### THE TASK
Repeat exactly the lines from the one containing "# two round" through the one containing "for corner in", both lines included, please, without any other lines.

### DATA LINES

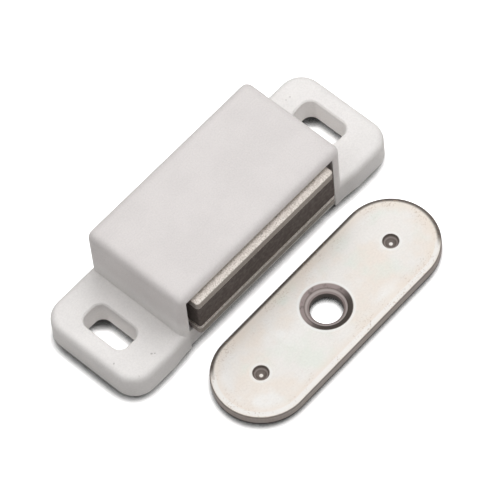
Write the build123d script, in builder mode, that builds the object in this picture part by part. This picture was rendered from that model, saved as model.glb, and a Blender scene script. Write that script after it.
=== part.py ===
from build123d import *
import os

# Magnetic catch: a white moulded housing that is screwed down through two slotted ears,
# a floating magnet pack (a ferrite block between two steel pole plates) that looks out of
# its front window, and the loose steel strike plate that goes on the door.
#
# Millimetres. The origin is the middle of the housing's mounting face. +Z is up, +X runs
# along the catch, and -Y is the front, the side that the magnet pack looks out of.

os.makedirs("parts", exist_ok=True)

# housing
housing_length = 52.0  # over both ears
housing_depth = 17.4
housing_height = 13.0
box_length = 32.0  # the raised middle that holds the pack
box_setback = 0.3  # of its front face, from the ears' front faces
front_flare = 2.5  # length over which the ears' front faces run in to it
box_corner = 1.1  # upright corners of the box
box_edge = 1.3  # rounding round the top of the box
ear_thickness = 4.1
ear_corner = 3.4  # upright corners of the ears
ear_edge = 1.0  # rounding round the top of the ears

end_wall = 1.5
pocket_shift = -0.3  # of the pocket and the pack, along the catch
back_wall = 1.6
roof_thickness = 1.3
floor_thickness = 3.55  # the pack lies and slides on it
floor_setback = 0.65  # from the ears' front faces back to the floor's front edge

slot_inset = 5.0  # from the end of each ear to the middle of its slot
slot_width = 4.1
slot_length = 7.6  # across the catch
slot_position = 0.4  # along Y
slot_corner = 1.4
slot_edge = 0.2  # broken edge round the top of each slot

rib_width = 1.2
rib_spacing = 18.0
rib_setback = 1.5  # from the ears' front faces back to the ribs
lug_width = 1.6  # the lugs on the end walls stop the pack's travel
lug_reach = 1.7
lug_position = -2.0  # along Y

# magnet pack
plate_thickness = 1.25
plate_end_clearance = 1.0  # between the plates' ends and the end walls
plate_back_clearance = 1.6  # between the plates and the back wall
plate_corner = 0.5
plate_edge = 0.15
magnet_edge = 0.2
magnet_front_setback = 0.3  # from the plates' front edges
magnet_back_setback = 0.7  # from their back edges
pack_reach = 0.8  # of the plates, past the ears' front faces
pack_headroom = 0.55  # between the pack and the housing's roof
magnet_shift = 0.3  # the magnet lies a little to one side between its plates
travel_out = 0.4  # the pack slides this far out from where it lies
travel_in = 0.6  # and this far in
stop_clearance = 0.05  # left over at each end of the travel
rib_clearance = 0.25  # between the pack and the ribs over it
lug_clearance = 0.3  # between the lugs and what they pass

# strike plate
strike_length = 40.0
strike_width = 14.0
strike_thickness = 1.5
strike_edge = 0.3
strike_gap = 2.8  # from the ears' front faces to the plate beside them
strike_shift = 0.95  # along the catch
strike_turn = 0.5  # degrees
sink_diameter = 7.3
sink_step_diameter = 5.8
sink_step_depth = 0.25
sink_depth = 0.65
hole_diameter = 4.6
dimple_spacing = 26.4
dimple_diameter = 2.3
dimple_depth = 0.8

# worked out from the sizes above
front = -housing_depth / 2
box_front = front + box_setback
box_depth = housing_depth - box_setback
slot_spacing = housing_length - 2 * slot_inset
window_length = box_length - 2 * end_wall
pocket_depth = housing_depth - back_wall
pocket_height = housing_height - roof_thickness - floor_thickness
roof_under = housing_height - roof_thickness

pack_top = roof_under - pack_headroom
upper_plate_bottom = pack_top - plate_thickness
magnet_bottom = floor_thickness + plate_thickness
magnet_height = upper_plate_bottom - magnet_bottom
plate_length = window_length - 2 * plate_end_clearance
plate_depth = pack_reach + pocket_depth - plate_back_clearance
plates_front = front - pack_reach
plates_middle = plates_front + plate_depth / 2
magnet_depth = plate_depth - magnet_front_setback - magnet_back_setback
magnet_middle = plates_front + magnet_front_setback + magnet_depth / 2

notch_width = lug_width + travel_in + travel_out + 2 * stop_clearance
notch_position = lug_position + (travel_out - travel_in) / 2
waist_length = window_length - 2 * (lug_reach + lug_clearance)
notch_depth = (plate_length - waist_length) / 2

strike_middle = Vector(strike_shift, front - strike_gap - strike_width / 2, 0)


with BuildPart() as housing:
    # ears, then the box that stands between them
    with BuildSketch():
        RectangleRounded(housing_length, housing_depth, ear_corner)
        Polygon(
            (-box_length / 2 - front_flare, front),
            (box_length / 2 + front_flare, front),
            (box_length / 2, box_front),
            (-box_length / 2, box_front),
            align=None,
            mode=Mode.SUBTRACT,
        )
    extrude(amount=ear_thickness)
    fillet(housing.faces().sort_by(Axis.Z)[-1].edges(), ear_edge)
    with BuildSketch():
        with Locations((0, box_front)):
            RectangleRounded(box_length, box_depth, box_corner, align=(Align.CENTER, Align.MIN))
    extrude(amount=housing_height)
    fillet(housing.faces().sort_by(Axis.Z)[-1].edges(), box_edge)

    # slots for the fixing screws, with their top edges broken
    with BuildSketch():
        with Locations((0, slot_position)):
            with GridLocations(slot_spacing, 0, 2, 1):
                RectangleRounded(slot_width, slot_length, slot_corner)
    extrude(amount=ear_thickness, mode=Mode.SUBTRACT)
    ear_tops = housing.faces().filter_by_position(Axis.Z, ear_thickness, ear_thickness)
    slot_rims = [edge for top in ear_tops for rim in top.inner_wires() for edge in rim.edges()]
    chamfer(slot_rims, slot_edge)

    # pocket for the pack, and the floor's edge set back under the window
    with BuildSketch(Plane.XY.offset(floor_thickness)):
        with Locations((pocket_shift, front)):
            Rectangle(window_length, pocket_depth, align=(Align.CENTER, Align.MIN))
    extrude(amount=pocket_height, mode=Mode.SUBTRACT)
    with BuildSketch():
        with Locations((pocket_shift, front)):
            Rectangle(window_length, floor_setback, align=(Align.CENTER, Align.MIN))
    extrude(amount=floor_thickness, mode=Mode.SUBTRACT)

    # ribs under the roof, which keep the pack down
    with BuildSketch(Plane.XY.offset(roof_under)):
        with Locations((pocket_shift, front + rib_setback)):
            with GridLocations(rib_spacing, 0, 2, 1):
                Rectangle(rib_width, pocket_depth - rib_setback, align=(Align.CENTER, Align.MIN))
    extrude(amount=rib_clearance - pack_headroom)

    # lugs at the level of each plate, which stop the pack at both ends of its travel
    lug_heights = (
        (floor_thickness, magnet_bottom - lug_clearance - floor_thickness),
        (roof_under, upper_plate_bottom + lug_clearance - roof_under),
    )
    for level, height in lug_heights:
        with BuildSketch(Plane.XY.offset(level)):
            for side in (-1, 1):
                with Locations((pocket_shift + side * (window_length - lug_reach) / 2, lug_position)):
                    Rectangle(lug_reach, lug_width)
        extrude(amount=height)


def plate_outline():  # of both pole plates, notched at each end for the lugs
    with Locations((pocket_shift, plates_middle)):
        RectangleRounded(plate_length, plate_depth, plate_corner)
    with Locations((pocket_shift, notch_position)):
        with GridLocations(plate_length - notch_depth, 0, 2, 1):
            Rectangle(notch_depth, notch_width, mode=Mode.SUBTRACT)


with BuildPart() as lower_pole_plate:
    with BuildSketch(Plane.XY.offset(floor_thickness)):
        plate_outline()
    extrude(amount=plate_thickness)
    fillet(lower_pole_plate.faces().sort_by(Axis.Z)[0].edges(), plate_edge)


with BuildPart() as upper_pole_plate:
    with BuildSketch(Plane.XY.offset(upper_plate_bottom)):
        plate_outline()
    extrude(amount=plate_thickness)
    fillet(upper_pole_plate.faces().sort_by(Axis.Z)[-1].edges(), plate_edge)


with BuildPart() as magnet:
    with BuildSketch(Plane.XY.offset(magnet_bottom)):
        with Locations((pocket_shift + magnet_shift, magnet_middle)):
            Rectangle(plate_length, magnet_depth)
    extrude(amount=magnet_height)
    chamfer(magnet.edges().filter_by(Axis.Z), magnet_edge)


with BuildPart() as strike_plate:
    strike_plane = Plane(strike_middle).rotated((0, 0, strike_turn))
    with BuildSketch(strike_plane):
        SlotOverall(strike_length, strike_width)
    extrude(amount=strike_thickness)
    fillet(strike_plate.faces().sort_by(Axis.Z)[-1].edges(), strike_edge)

    # stepped countersink and screw hole
    with BuildSketch(Plane(strike_middle, x_dir=strike_plane.x_dir, z_dir=-strike_plane.y_dir)):
        with BuildLine():
            Polyline(
                (0, 0),
                (hole_diameter / 2, 0),
                (hole_diameter / 2, strike_thickness - sink_depth),
                (sink_step_diameter / 2, strike_thickness - sink_step_depth),
                (sink_diameter / 2, strike_thickness),
                (0, strike_thickness),
                close=True,
            )
        make_face()
    revolve(axis=Axis(strike_middle, (0, 0, 1)), mode=Mode.SUBTRACT)

    # two round dimples, pressed into the face
    dimple_radius = ((dimple_diameter / 2) ** 2 + dimple_depth**2) / (2 * dimple_depth)
    with Locations(strike_plane.offset(strike_thickness + dimple_radius - dimple_depth)):
        with GridLocations(dimple_spacing, 0, 2, 1):
            Sphere(dimple_radius, mode=Mode.SUBTRACT)


for name, piece in (
    ("housing", housing),
    ("upper_pole_plate", upper_pole_plate),
    ("magnet", magnet),
    ("lower_pole_plate", lower_pole_plate),
    ("strike_plate", strike_plate),
):
    piece.part.label = name
    export_step(piece.part, f"parts/{name}.step")
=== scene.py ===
import math

import bmesh
import bpy
from mathutils import Matrix, Vector


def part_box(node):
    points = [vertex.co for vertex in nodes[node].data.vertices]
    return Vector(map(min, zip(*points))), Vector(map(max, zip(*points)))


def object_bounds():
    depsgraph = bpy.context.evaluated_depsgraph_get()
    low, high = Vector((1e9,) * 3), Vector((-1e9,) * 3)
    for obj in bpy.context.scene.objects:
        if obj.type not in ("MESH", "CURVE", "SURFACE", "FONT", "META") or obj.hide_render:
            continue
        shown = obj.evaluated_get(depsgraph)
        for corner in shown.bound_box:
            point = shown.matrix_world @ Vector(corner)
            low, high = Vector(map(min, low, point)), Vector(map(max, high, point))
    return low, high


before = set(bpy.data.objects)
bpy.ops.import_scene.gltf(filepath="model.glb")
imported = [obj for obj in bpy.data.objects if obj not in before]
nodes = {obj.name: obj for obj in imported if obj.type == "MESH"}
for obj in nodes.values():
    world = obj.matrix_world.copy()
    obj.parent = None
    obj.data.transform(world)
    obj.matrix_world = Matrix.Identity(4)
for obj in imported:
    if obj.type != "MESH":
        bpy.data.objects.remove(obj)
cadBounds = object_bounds()
mm = 0.001
noiseSpan = (0.3, 0.7)  # nearly all of a noise lies between these
print("frame loaded:", sorted(nodes))


def addNode(tree, kind, inputs=None, **settings):  # inputs by socket name or number, as values or links
    node = tree.nodes.new(kind)
    for key, value in settings.items():
        setattr(node, key, value)
    for key, value in (inputs or {}).items():
        if isinstance(value, bpy.types.NodeSocket):
            tree.links.new(value, node.inputs[key])
        else:
            node.inputs[key].default_value = value
    return node


def mathNode(tree, operation, first, second=0.0):
    return addNode(tree, "ShaderNodeMath", {0: first, 1: second}, operation=operation).outputs[0]


def mapRange(tree, value, low, high, toLow=0.0, toHigh=1.0, smooth=False):
    kind = "SMOOTHSTEP" if smooth else "LINEAR"
    sockets = {"Value": value, "From Min": low, "From Max": high, "To Min": toLow, "To Max": toHigh}
    return addNode(tree, "ShaderNodeMapRange", sockets, interpolation_type=kind).outputs[0]


def mixColour(tree, factor, first, second, blend="MIX"):
    sockets = {0: factor, 6: first, 7: second}  # 6 and 7 are the Mix node's colours
    return addNode(tree, "ShaderNodeMix", sockets, data_type="RGBA", blend_type=blend).outputs[2]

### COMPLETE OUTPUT
    # two round dimples, pressed into the face
    dimple_radius = ((dimple_diameter / 2) ** 2 + dimple_depth**2) / (2 * dimple_depth)
    with Locations(strike_plane.offset(strike_thickness + dimple_radius - dimple_depth)):
        with GridLocations(dimple_spacing, 0, 2, 1):
            Sphere(dimple_radius, mode=Mode.SUBTRACT)


for name, piece in (
    ("housing", housing),
    ("upper_pole_plate", upper_pole_plate),
    ("magnet", magnet),
    ("lower_pole_plate", lower_pole_plate),
    ("strike_plate", strike_plate),
):
    piece.part.label = name
    export_step(piece.part, f"parts/{name}.step")
=== scene.py ===
import math

import bmesh
import bpy
from mathutils import Matrix, Vector


def part_box(node):
    points = [vertex.co for vertex in nodes[node].data.vertices]
    return Vector(map(min, zip(*points))), Vector(map(max, zip(*points)))


def object_bounds():
    depsgraph = bpy.context.evaluated_depsgraph_get()
    low, high = Vector((1e9,) * 3), Vector((-1e9,) * 3)
    for obj in bpy.context.scene.objects:
        if obj.type not in ("MESH", "CURVE", "SURFACE", "FONT", "META") or obj.hide_render:
            continue
        shown = obj.evaluated_get(depsgraph)
        for corner in shown.bound_box:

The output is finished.